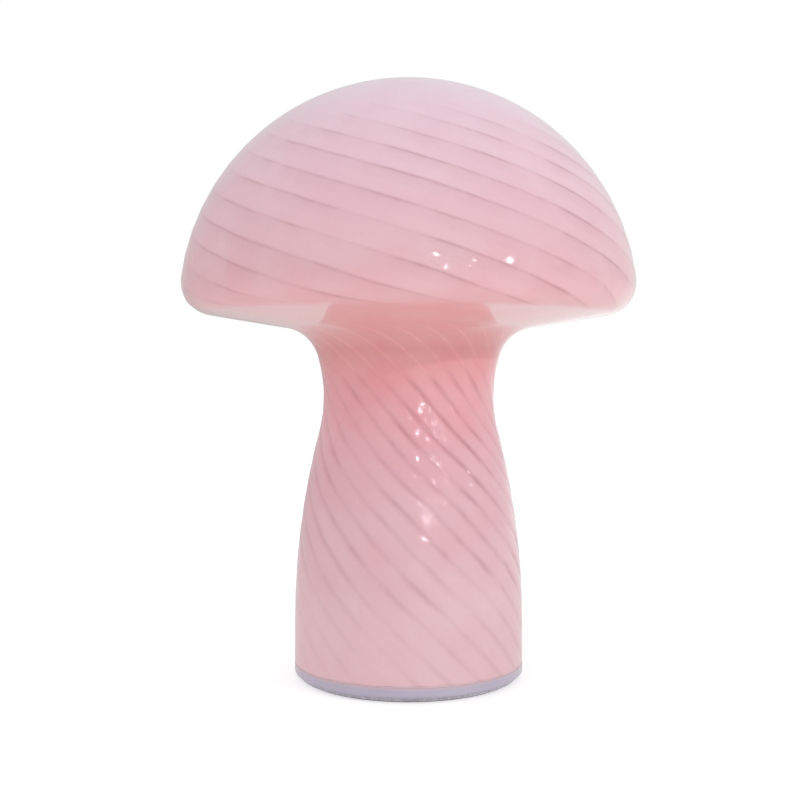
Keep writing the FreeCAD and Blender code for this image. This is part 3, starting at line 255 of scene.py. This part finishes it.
def moulded(name, low, high, rough, grain=2500.0, mottle=60.0, bump=0.15, reach=0.0001, **fixed):
    """Plastic, rubber or a coat, with a fine grain."""
    sockets = {"Grain Scale": grain, "Mottle Scale": mottle}
    return grained(name, low, high, rough, MOULDED_SPREAD, GRAIN, sockets, bump, reach, **fixed)


def metal(name, low, high, rough):
    """Bare metal, with long fine streaks."""
    sockets = {"Streak Scale": 900.0, "Stretch": 0.04}
    return grained(name, low, high, rough, METAL_SPREAD, BRUSHED, sockets, METAL_BUMP, METAL_REACH,
                   Metallic=1.0)


# The band under the ring's top edge where the glass's reflection is painted, and the colour of that painted
# reflection
PAINTED_REFLECTION_BAND = (0.0012, 0.0002)
PAINTED_REFLECTION_PINK = (0.58, 0.44, 0.50, 1.0)


def ring_plastic():
    """Glossy lilac trim, paler and pinker towards its top edge: a painted reflection of the glass that shines
    on it.
    """
    material = moulded("RingPlastic", (0.46, 0.42, 0.53), (0.50, 0.46, 0.57), 0.16, bump=0.03,
                       Coat_Weight=0.6, Coat_Roughness=0.05)
    wires = Wiring(material.node_tree)
    shader = next(node for node in material.node_tree.nodes if node.type == "BSDF_PRINCIPLED")
    plain = shader.inputs["Base Color"].links[0].from_socket
    place = wires.add("ShaderNodeTexCoord").outputs["Object"]
    level = wires.add("ShaderNodeSeparateXYZ", {0: place}).outputs["Z"]
    # Painted reflection of the pink glass, in a band under the ring's top edge
    painted_reflection = wires.blend(RING_TOP - PAINTED_REFLECTION_BAND[0], RING_TOP - PAINTED_REFLECTION_BAND[1], level)
    wires.tree.links.new(toned(wires, painted_reflection, plain, PAINTED_REFLECTION_PINK), shader.inputs["Base Color"])
    return material


# Share of red, green and blue that a line of the spiral takes from the glass
LINE_LOSS = (0.15, 0.21, 0.20)
# Colour of the glass by share of its height, its own pink with painted shade and light: reddest and darkest
# in the neck under the cap, lighter under the rim, paler at the crown
GLASS_PINKS_AND_PAINTED_SHADE = [
    (0.0, (0.77, 0.49, 0.53)), (0.16, (0.785, 0.49, 0.54)), (0.175, (0.78, 0.475, 0.525)),
    (0.36, (0.81, 0.46, 0.515)), (0.41, (0.85, 0.44, 0.49)), (0.51, (0.88, 0.38, 0.405)),
    (0.55, (0.82, 0.32, 0.32)), (0.60, (0.96, 0.49, 0.49)), (0.63, (0.94, 0.53, 0.565)),
    (0.66, (0.84, 0.485, 0.53)), (0.80, (0.81, 0.525, 0.61)), (1.0, (0.765, 0.59, 0.675))]
# A faint cloud of milky white in the coat
MILKY_WHITE = (0.9, 0.82, 0.85, 1.0)
CLOUD_RANGE = (0.3, 0.7)
CLOUD_SHARE = 0.12
# Lines on the cap, each with a painted shade under it, on the stem, and lines of painted light in the neck:
# widths in degrees round the axis, and weights
CAP_LINE_WIDTH = 0.8
CAP_LINE_WEIGHT = 0.5
CAP_SHADE_EDGE = 0.6
CAP_SHADE_FADE = 0.17
CAP_SHADE_WEIGHT = 0.36
ON_CAP_WEIGHT = 1.4
STEM_LINE_WIDTH = 1.5
ON_STEM_WEIGHT = 1.25
NECK_LIGHT_LINE_WIDTH = 0.7
NECK_LIGHT_LINE_WEIGHT = 0.5
# Patches of the coat where the lines are clearer
PATCHES = (0.38, 0.66)
BETWEEN_PATCHES = 0.3
# The lines are fainter on the left, a painted side shade for the light from the right: places across the
# lamp, and weights there, for all and for the stem
ALL_LINES_ACROSS = (-0.09, 0.07)
ALL_LINES_SIDE_SHADE = (0.8, 1.25)
STEM_LINES_ACROSS = (-0.05, 0.0)
STEM_LINES_SIDE_SHADE = (0.35, 1.0)
# Waves of the blown skin: their weight, where they come up off the underside and off the edge of the
# view, and how deep the lines dip among them
WAVE_WEIGHT = 0.55
WAVES_BY_TILT = (-0.6, -0.2)
WAVES_BY_FACING = (0.85, 0.5)
LINE_DIP = 0.12


def line_tint(wires, place):
    """How dark the spiral's lines are: a crisp line with a soft painted shade under it on the cap,
    a soft groove on the stem, and pale lines of painted light in the neck, which come out below 0."""
    across = wires.add("ShaderNodeSeparateXYZ", {0: place}).outputs["X"]

    def stored(name):
        return wires.add("ShaderNodeAttribute", attribute_name=name).outputs["Fac"]

    def from_line(name, lines):
        """Degrees round the axis from the nearest line."""
        turn = wires.math("ARCTAN2", stored(name + "_sine"), stored(name + "_cosine"))
        return wires.math("MULTIPLY", turn, math.degrees(1.0) / lines)

    def by_place(places, weights):
        """A weight that goes from the first to the second across the lamp."""
        least, most = weights
        return wires.math("ADD", least, wires.product(wires.blend(*places, across), most - least))

    cap_line, stem_line = from_line("cap", CAP_LINES), from_line("stem", STEM_LINES)
    # Painted shade under each line on the cap, as light from above leaves under a ridge
    fade = wires.math("EXPONENT", wires.product(wires.math("MINIMUM", cap_line, 0.0), CAP_SHADE_FADE))
    under = wires.product(fade, wires.blend(CAP_SHADE_EDGE, -CAP_SHADE_EDGE, cap_line), CAP_SHADE_WEIGHT)
    crisp = wires.product(wires.bell(cap_line, CAP_LINE_WIDTH), CAP_LINE_WEIGHT)
    patches = wires.add("ShaderNodeTexNoise", {"Vector": place, "Scale": 45.0, "Detail": 3.0})
    patchy = wires.math("ADD", BETWEEN_PATCHES, wires.blend(*PATCHES, patches.outputs["Fac"]))
    # Painted side shade: the lines darken towards the right, where the key lamp shades the grooves
    weight = wires.product(patchy, by_place(ALL_LINES_ACROSS, ALL_LINES_SIDE_SHADE))
    on_cap = wires.product(wires.math("ADD", under, crisp), stored("cap_share"), weight, ON_CAP_WEIGHT)
    # Painted side shade on the stem: its lines fade out towards the left edge
    clear = by_place(STEM_LINES_ACROSS, STEM_LINES_SIDE_SHADE)
    groove = wires.bell(stem_line, STEM_LINE_WIDTH)
    on_stem = wires.product(groove, stored("stem_share"), weight, clear, ON_STEM_WEIGHT)
    # Painted light: the lines in the neck are paler than the glass, where light from inside shines through
    # them
    pale = wires.product(wires.bell(stem_line, NECK_LIGHT_LINE_WIDTH), stored("neck_share"), NECK_LIGHT_LINE_WEIGHT)
    return wires.math("SUBTRACT", wires.math("ADD", on_cap, on_stem), pale)


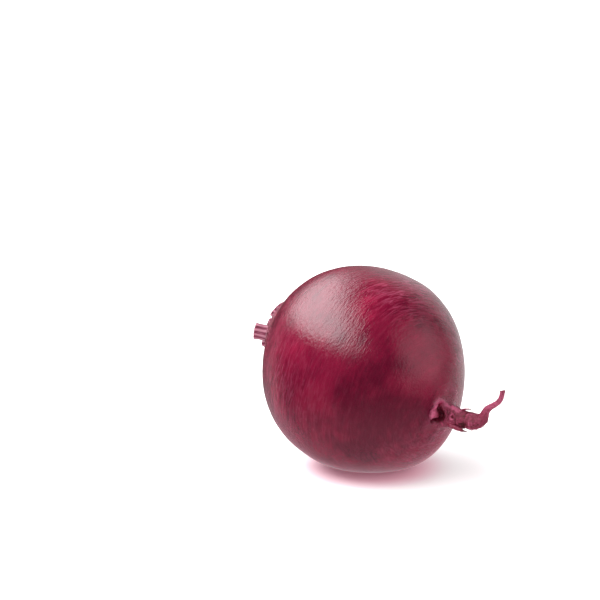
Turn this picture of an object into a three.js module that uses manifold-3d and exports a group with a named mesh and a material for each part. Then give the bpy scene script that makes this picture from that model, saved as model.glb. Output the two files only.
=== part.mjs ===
// A whole globe beetroot with its leaves cut off short, lying on its side.
//
// The swollen root, its crown and its taproot grew as one piece and are one solid.
// The cut leaf stalks that stand on the crown are pieces of their own.
//
// Millimetres, +Z up. The origin is the middle of the small flat spot that the
// root lies on, and the taproot points along +X, dipping a little towards the table.

import * as THREE from 'three';
import { mergeVertices } from 'three/addons/utils/BufferGeometryUtils.js';
import Module from 'manifold-3d';

// ---- driving dimensions -------------------------------------------------

// The swollen root, measured from its centre along its own axis.
const globe = {
  radius: 41.6, // at the widest place
  crownReach: 40.4, // centre to where the shoulder would close over, under the crown
  tapReach: 40.2, // centre to where the taproot leaves
  squareness: 2.12, // 2 is an ellipse, more is squarer shouldered
};

// The corky crown that the leaf stalks grew from: a low knob with a step round it, where
// older leaves broke away. across is from its middle, reach is from the globe's centre.
const crown = [
  { across: 0, reach: 43.6 },
  { across: 4.8, reach: 43.5 },
  { across: 9.2, reach: 43.1 },
  { across: 11.7, reach: 42.4 },
  { across: 12.6, reach: 41.2 },
  { across: 14.2, reach: 40.7 },
  { across: 15.3, reach: 39.8 },
  { across: 15.9, reach: 38.4 },
];

// The taproot, a bent cone with its thin end turned up.
const taproot = {
  sunk: 6, // how deep its wide end starts inside the globe
  thickness: [
    { along: 0, radius: 7.4 },
    { along: 0.14, radius: 6.2 },
    { along: 0.21, radius: 4.9 },
    { along: 0.3, radius: 4.1 },
    { along: 0.4, radius: 3.6 },
    { along: 0.5, radius: 3.1 },
    { along: 0.58, radius: 2.6 },
    { along: 0.68, radius: 1.9 },
    { along: 0.79, radius: 1.3 },
    { along: 1, radius: 0.95 },
  ],
  // Its line past the globe: how far out along the axis, how far up, how far to the +Y side.
  line: [
    { out: 0, up: 0, side: 0 },
    { out: 6.4, up: 0, side: 0 },
    { out: 11.1, up: 0.5, side: 0.2 },
    { out: 14.8, up: 1.8, side: 0.5 },
    { out: 17.3, up: 3.6, side: 0.9 },
    { out: 20.3, up: 7.2, side: 1.3 },
    { out: 22.9, up: 10.8, side: 1.8 },
    { out: 25.7, up: 14.8, side: 2.5 },
    { out: 26.8, up: 18.9, side: 2.8 },
  ],
};

// The rounded stump of a side root, beside the taproot.
const sideRoot = { polar: 7.1, around: 271, reach: 40.4, radius: 2.4 };

// Uneven growth. polar is the angle from the taproot, around is measured from
// straight up towards +Y, both in degrees. height is how far the skin moves out.
const swells = [
  { polar: 37, around: 160, height: 2.9, spread: 26 },
  { polar: 48, around: 62, height: -1.3, spread: 30 },
  { polar: 65, around: 190, height: -0.9, spread: 25 },
  { polar: 92, around: 200, height: 0.6, spread: 38 },
  { polar: 140, around: 330, height: 1.6, spread: 30 },
];

const pose = {
  dip: 15.4, // degrees that the taproot points below the horizontal
  flatSpot: 1.2, // how much of the underside is pressed flat
};

// Two rings of leaf stalks, cut off along one slanting line. out is the distance from the crown's middle.
const stalkRings = [
  { count: 5, out: 8.3, lean: 24, width: 8.2, thick: 5.4, firstAround: 20, lengths: [4.4, 5.9, 6.6, 2.1, 2.0] },
  { count: 3, out: 2.9, lean: 8, width: 4.6, thick: 3.9, firstAround: 55, lengths: [5.2, 4.8, 3.6] },
];
const stalkSunk = 4; // how far a stalk starts below the crown's top, before the crown is cut away
const stalkGap = 0.3; // between a stalk and the crown below it

const facets = { aroundGlobe: 60, alongGlobe: 30, aroundTaproot: 16, alongTaproot: 24, stump: 14, stalkCurve: 4 };

const skin = { color: 0x5c1230, roughness: 0.38 };
const stalkSkin = { color: 0xa83a62, roughness: 0.5 };

// ---- helpers ------------------------------------------------------------

const wasm = await Module();
wasm.setup();

// A closed geometry as a manifold-3d solid.
function toSolid(geometry) {
  const bare = geometry.clone();
  bare.deleteAttribute('normal');
  bare.deleteAttribute('uv');
  const merged = mergeVertices(bare, 1e-3);
  return new wasm.Manifold(new wasm.Mesh({
    numProp: 3,
    vertProperties: merged.attributes.position.array,
    triVerts: new Uint32Array(merged.index.array),
  }));
}

function toGeometry(solid) {
  const mesh = solid.getMesh();
  const geometry = new THREE.BufferGeometry();
  geometry.setAttribute('position', new THREE.BufferAttribute(new Float32Array(mesh.vertProperties), 3));
  geometry.setIndex(new THREE.BufferAttribute(new Uint32Array(mesh.triVerts), 1));
  geometry.computeVertexNormals();
  return geometry;
}

function namedMesh(name, geometry, look) {
  const mesh = new THREE.Mesh(geometry, new THREE.MeshStandardMaterial({ ...look, metalness: 0 }));
  mesh.name = name;
  return mesh;
}

// Direction from the centre in the beetroot's own frame: +Z to the taproot, -X up when it lies down.
function direction(polarDegrees, aroundDegrees) {
  const polar = THREE.MathUtils.degToRad(polarDegrees);
  const around = THREE.MathUtils.degToRad(aroundDegrees);
  return new THREE.Vector3(
    -Math.sin(polar) * Math.cos(around),
    Math.sin(polar) * Math.sin(around),
    Math.cos(polar),
  );
}

function eachVertex(geometry, change) {
  const position = geometry.attributes.position;
  const vertex = new THREE.Vector3();
  for (let i = 0; i < position.count; i++) {
    vertex.fromBufferAttribute(position, i);
    change(vertex);
    position.setXYZ(i, vertex.x, vertex.y, vertex.z);
  }
  return geometry;
}

// ---- the swollen root ---------------------------------------------------

// One quarter of a superellipse, share from 0 at the widest place to 1 on the axis.
function shoulder(share, reach) {
  const angle = (share * Math.PI) / 2;
  const power = 2 / globe.squareness;
  return new THREE.Vector2(globe.radius * Math.cos(angle) ** power, reach * Math.sin(angle) ** power);
}

// Half outline from the middle of the crown to the taproot end: radius and distance along the axis.
function globeOutline(grow) {
  const points = crown.map(({ across, reach }) => new THREE.Vector2(across, -reach));
  const crownEdge = crown.at(-1).across;
  const half = facets.alongGlobe / 2;
  for (let i = half; i >= 0; i--) {
    const point = shoulder(i / half, globe.crownReach);
    if (point.x > crownEdge) points.push(new THREE.Vector2(point.x, -point.y));
  }
  for (let i = 1; i <= half; i++) points.push(shoulder(i / half, globe.tapReach));
  for (const point of points) point.setLength(point.length() + grow);
  return points;
}

// Moves the skin out or in where growth was uneven.
function growUnevenly(vertex) {
  const towards = vertex.clone().normalize();
  let height = 0;
  for (const swell of swells) {
    const apart = THREE.MathUtils.radToDeg(towards.angleTo(direction(swell.polar, swell.around)));
    height += swell.height * Math.exp(-((apart / swell.spread) ** 2));
  }
  vertex.addScaledVector(towards, height);
}

function globeSolid(grow = 0) {
  const lathe = new THREE.LatheGeometry(globeOutline(grow), facets.aroundGlobe);
  lathe.rotateX(Math.PI / 2); // the lathe's own axis, +Y, becomes +Z
  return toSolid(eachVertex(lathe, growUnevenly));
}

// ---- the taproot and the side root --------------------------------------

function radiusAlong(share) {
  const stops = taproot.thickness;
  const next = Math.max(1, stops.findIndex((stop) => stop.along >= share));
  const [a, b] = [stops[next - 1], stops[next]];
  return THREE.MathUtils.mapLinear(share, a.along, b.along, a.radius, b.radius);
}

function taprootSolid() {
  const tilt = THREE.MathUtils.degToRad(pose.dip);
  const points = [new THREE.Vector3(0, 0, globe.tapReach - taproot.sunk)];
  for (const { out, up, side } of taproot.line) {
    // up is vertical once the beetroot lies down, so it is turned into the root's own frame.
    points.push(new THREE.Vector3(-up * Math.cos(tilt), side, globe.tapReach + out - up * Math.sin(tilt)));
  }
  const line = new THREE.CatmullRomCurve3(points, false, 'centripetal');

  // A straight cylinder of unit size, laid along the line ring by ring.
  const tube = new THREE.CylinderGeometry(1, 1, 1, facets.aroundTaproot, facets.alongTaproot);
  const across = new THREE.Vector3(0, 1, 0);
  eachVertex(tube, (vertex) => {
    const share = vertex.y + 0.5;
    const tangent = line.getTangentAt(share);
    const first = new THREE.Vector3().crossVectors(across, tangent).normalize();
    const second = new THREE.Vector3().crossVectors(tangent, first);
    const { x, z } = vertex;
    vertex.copy(line.getPointAt(share))
      .addScaledVector(first, z * radiusAlong(share))
      .addScaledVector(second, x * radiusAlong(share));
  });
  return toSolid(tube);
}

function sideRootSolid() {
  const stump = new THREE.SphereGeometry(sideRoot.radius, facets.stump, facets.stump);
  const centre = direction(sideRoot.polar, sideRoot.around).multiplyScalar(sideRoot.reach);
  return toSolid(stump.translate(centre.x, centre.y, centre.z));
}

// ---- the cut leaf stalks ------------------------------------------------

// A leaf stalk's section: round on the outside, with a shallow channel on the inside.
function stalkSection(width, thick) {
  const section = new THREE.Shape();
  section.moveTo(-width / 2, 0);
  section.bezierCurveTo(-width * 0.46, -thick * 0.62, width * 0.46, -thick * 0.62, width / 2, 0);
  section.bezierCurveTo(width * 0.46, thick * 0.34, width * 0.24, thick * 0.36, 0, thick * 0.24);
  section.bezierCurveTo(-width * 0.24, thick * 0.36, -width * 0.46, thick * 0.34, -width / 2, 0);
  return section;
}

function stalkSolid(ring, index, crownSolid) {
  const stalk = new THREE.ExtrudeGeometry(stalkSection(ring.width, ring.thick), {
    depth: stalkSunk + ring.lengths[index],
    bevelEnabled: false,
    curveSegments: facets.stalkCurve,
  });
  stalk.rotateX(THREE.MathUtils.degToRad(ring.lean));
  stalk.translate(0, -ring.out, crown[0].reach - stalkSunk);
  stalk.rotateZ(THREE.MathUtils.degToRad(ring.firstAround + (360 / ring.count) * index));
  stalk.rotateX(Math.PI); // the crown is on the -Z side
  return toSolid(stalk).subtract(crownSolid);
}

// ---- assembly -----------------------------------------------------------

// Lays the beetroot down: the taproot goes from +Z to +X and dips.
const layDown = new THREE.Matrix4().makeRotationY(Math.PI / 2 + THREE.MathUtils.degToRad(pose.dip));

const upright = globeSolid().add(taprootSolid()).add(sideRootSolid());
const lying = toGeometry(upright).applyMatrix4(layDown);
lying.computeBoundingBox();
const floorHeight = lying.boundingBox.min.z + pose.flatSpot;

// Everything below the floor is pressed flat.
const block = new THREE.BoxGeometry(4 * globe.radius, 4 * globe.radius, globe.radius);
block.translate(0, 0, floorHeight - globe.radius / 2);
const rested = toGeometry(toSolid(lying).subtract(toSolid(block)));

// The middle of the flat spot becomes the origin.
const spot = new THREE.Box3();
eachVertex(rested, (vertex) => {
  if (vertex.z < floorHeight + 1e-3) spot.expandByPoint(vertex);
});

const beetroot = new THREE.Group();
spot.getCenter(beetroot.position).negate();
beetroot.add(namedMesh('beetroot', rested, skin));

const clearance = globeSolid(stalkGap);
let number = 0;
for (const ring of stalkRings) {
  for (let index = 0; index < ring.count; index++) {
    number += 1;
    const stalk = toGeometry(stalkSolid(ring, index, clearance)).applyMatrix4(layDown);
    beetroot.add(namedMesh(`leaf_stalk_${number}`, stalk, stalkSkin));
  }
}

const group = new THREE.Group();
group.add(beetroot);
export default group;
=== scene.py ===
import random
from math import cos, degrees, exp, hypot, pi, radians, sin, sqrt, tanh

import bmesh
import bpy
from mathutils import Matrix, Quaternion, Vector
from mathutils.noise import fractal, noise, voronoi


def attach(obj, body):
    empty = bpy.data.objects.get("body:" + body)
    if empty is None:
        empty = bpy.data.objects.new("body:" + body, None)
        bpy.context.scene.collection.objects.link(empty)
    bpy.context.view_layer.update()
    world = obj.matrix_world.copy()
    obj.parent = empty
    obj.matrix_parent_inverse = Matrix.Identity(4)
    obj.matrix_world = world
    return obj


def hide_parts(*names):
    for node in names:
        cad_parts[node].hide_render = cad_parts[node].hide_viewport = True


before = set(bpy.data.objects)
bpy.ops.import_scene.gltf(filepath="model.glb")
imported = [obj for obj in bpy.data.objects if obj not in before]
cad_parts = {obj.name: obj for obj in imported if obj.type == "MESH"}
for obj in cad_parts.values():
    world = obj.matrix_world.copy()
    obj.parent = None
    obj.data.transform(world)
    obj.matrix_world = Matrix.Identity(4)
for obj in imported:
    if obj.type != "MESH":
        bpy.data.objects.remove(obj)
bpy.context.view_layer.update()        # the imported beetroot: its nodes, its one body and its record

mm = 0.001

# The beetroot is modelled upright in its own millimetres, crown at -Z, taproot at +Z
# and -X uppermost, then laid down on its flat spot.
lie = {"centre": (-1.74, -0.96, 40.54), "dip": 15.4}
layDown = (
    Matrix.Scale(mm, 4)
    @ Matrix.Translation(lie["centre"])
    @ Matrix.Rotation(radians(90 + lie["dip"]), 4, "Y")
)


def smoothstep(low, high, value):
    t = min(1, max(0, (value - low) / (high - low)))
    return t * t * (3 - 2 * t)


def bell(distance, width):
    return exp(-((distance / width) ** 2))


def direction(polar, around):
    polar, around = radians(polar), radians(around)
    out = sin(polar)
    return Vector((-out * cos(around), out * sin(around), cos(polar)))


def turnBetween(a, b):
    # in degrees, the short way round
    return (a - b + 180) % 360 - 180


def lookUp(stops, value):
    for (a, low), (b, high) in zip(stops, stops[1:]):
        if value <= b:
            return low + (high - low) * max(0, (value - a) / (b - a))
    return stops[-1][1]


def pick(stops, value):
    # what belongs to the first stop above the value
    return next(entry for stop, entry in stops if value < stop)


def spaced(line, step):
    # walks a line of points in even steps; step may be a function of the place reached
    out, travelled, wanted = [line[0]], 0, 0
    for a, b in zip(line, line[1:]):
        length = (b - a).length
        stride = step(a) if callable(step) else step
        while wanted + stride <= travelled + length:
            wanted += stride
            out.append(a.lerp(b, (wanted - travelled) / length))
        travelled += length
    if (out[-1] - line[-1]).length > stride * 0.3:
        out.append(line[-1])
    return out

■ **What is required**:
Print exactly the lines above from the one with "becomes the origin." to the one with "and its record", including both.

■ **Exercise response**:
// The middle of the flat spot becomes the origin.
const spot = new THREE.Box3();
eachVertex(rested, (vertex) => {
  if (vertex.z < floorHeight + 1e-3) spot.expandByPoint(vertex);
});

const beetroot = new THREE.Group();
spot.getCenter(beetroot.position).negate();
beetroot.add(namedMesh('beetroot', rested, skin));

const clearance = globeSolid(stalkGap);
let number = 0;
for (const ring of stalkRings) {
  for (let index = 0; index < ring.count; index++) {
    number += 1;
    const stalk = toGeometry(stalkSolid(ring, index, clearance)).applyMatrix4(layDown);
    beetroot.add(namedMesh(`leaf_stalk_${number}`, stalk, stalkSkin));
  }
}

const group = new THREE.Group();
group.add(beetroot);
export default group;
=== scene.py ===
import random
from math import cos, degrees, exp, hypot, pi, radians, sin, sqrt, tanh

import bmesh
import bpy
from mathutils import Matrix, Quaternion, Vector
from mathutils.noise import fractal, noise, voronoi


def attach(obj, body):
    empty = bpy.data.objects.get("body:" + body)
    if empty is None:
        empty = bpy.data.objects.new("body:" + body, None)
        bpy.context.scene.collection.objects.link(empty)
    bpy.context.view_layer.update()
    world = obj.matrix_world.copy()
    obj.parent = empty
    obj.matrix_parent_inverse = Matrix.Identity(4)
    obj.matrix_world = world
    return obj


def hide_parts(*names):
    for node in names:
        cad_parts[node].hide_render = cad_parts[node].hide_viewport = True


before = set(bpy.data.objects)
bpy.ops.import_scene.gltf(filepath="model.glb")
imported = [obj for obj in bpy.data.objects if obj not in before]
cad_parts = {obj.name: obj for obj in imported if obj.type == "MESH"}
for obj in cad_parts.values():
    world = obj.matrix_world.copy()
    obj.parent = None
    obj.data.transform(world)
    obj.matrix_world = Matrix.Identity(4)
for obj in imported:
    if obj.type != "MESH":
        bpy.data.objects.remove(obj)
bpy.context.view_layer.update()        # the imported beetroot: its nodes, its one body and its record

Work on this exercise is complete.